The path forward is clear. We must demand:
- Debt cancellation to free Nigeria from IMF and World Bank chains strangling agricultural sovereignty;
- Nationalization or strategic state control of key agro-export sectors to reclaim control over trade and production;
- Tariffs and protective measures to build domestic cocoa processing industries and stop the export of raw value;
- Land reform to block agribusiness land grabs and prioritize food sovereignty, agroecology, and peasant livelihoods over export monoculture;
- Support for farmers’ cooperatives and unions resisting corporate capture of rural land and production chains;
- International solidarity with Global South movements fighting WTO agricultural regimes and imperialist food systems.
This struggle is bigger than cocoa. Cocoa is a frontline in a broader war over land, food, labor, and sovereignty in the imperial world system. Every cocoa bean exported under colonial trade terms tightens the empire’s grip on Nigeria’s future. Every processed chocolate bar imported back deepens dependency. We are not just fighting for higher prices. We are fighting to dismantle the imperialist chokepoint that keeps Nigeria—and the Global South—locked in structural subordination.

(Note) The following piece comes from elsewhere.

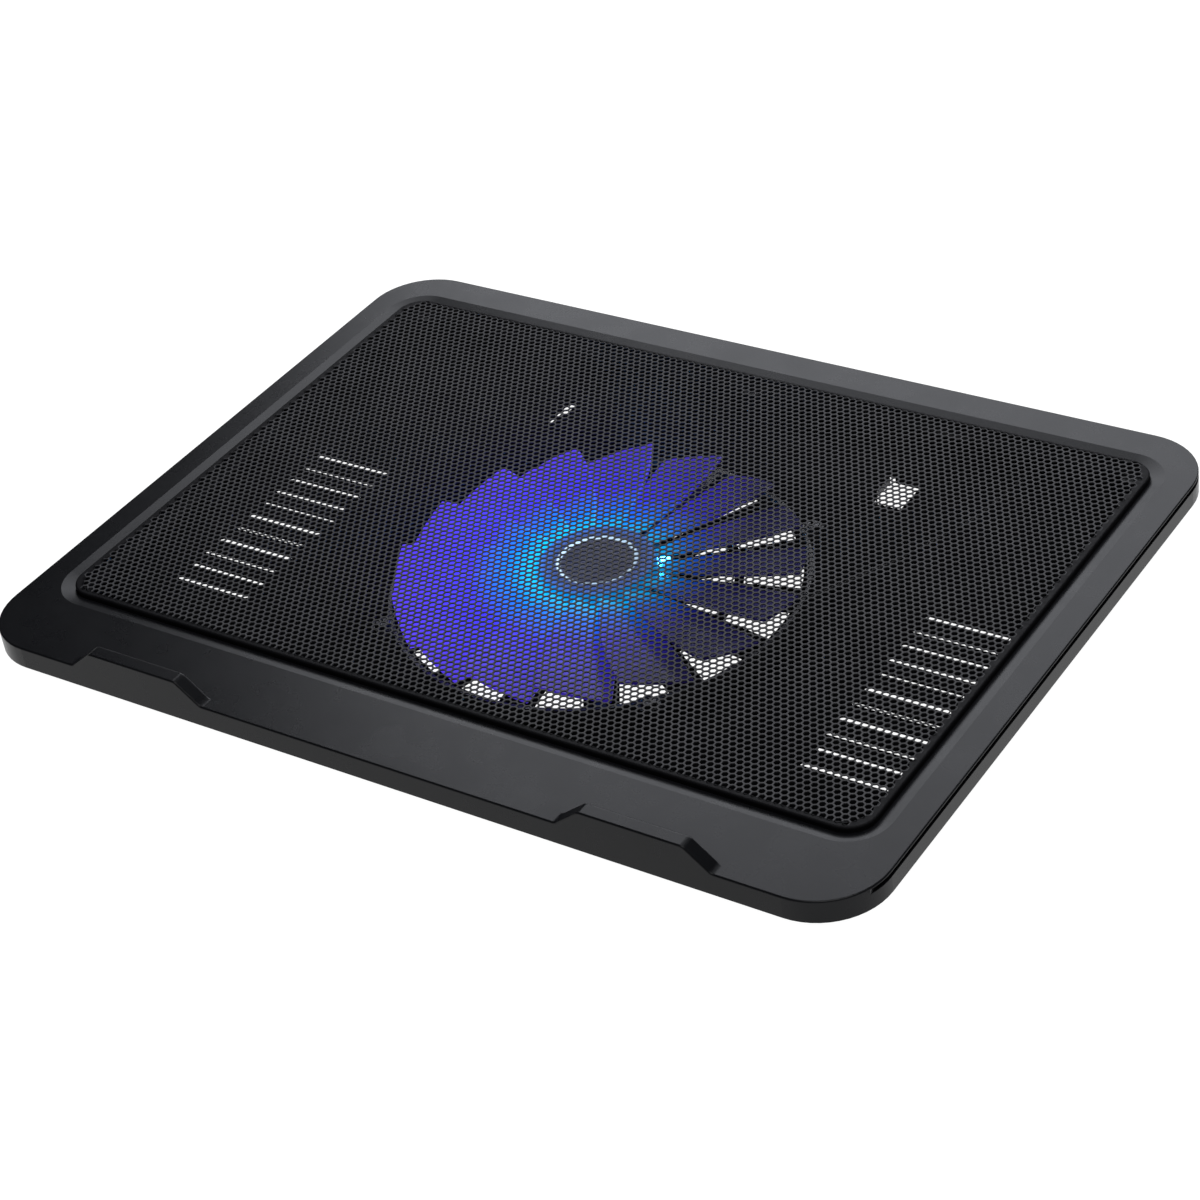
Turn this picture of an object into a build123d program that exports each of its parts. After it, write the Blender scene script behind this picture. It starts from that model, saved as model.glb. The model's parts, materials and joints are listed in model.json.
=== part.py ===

Reuters’ propaganda must be met with revolutionary clarity. Their narrative must be flipped. Their beneficiaries must be named. Their agenda must be exposed. And their system must be broken. The cocoa struggle is not a nostalgic return to glory. It is a call to break from the plantation past—and to build a future rooted in sovereignty, solidarity, and socialist transformation.
The time for begging is over. The time for bargaining is over. The only path forward is revolutionary rupture. And the cocoa struggle is our frontline. Let’s break the chains. Let’s reclaim the soil. Let’s build the new world.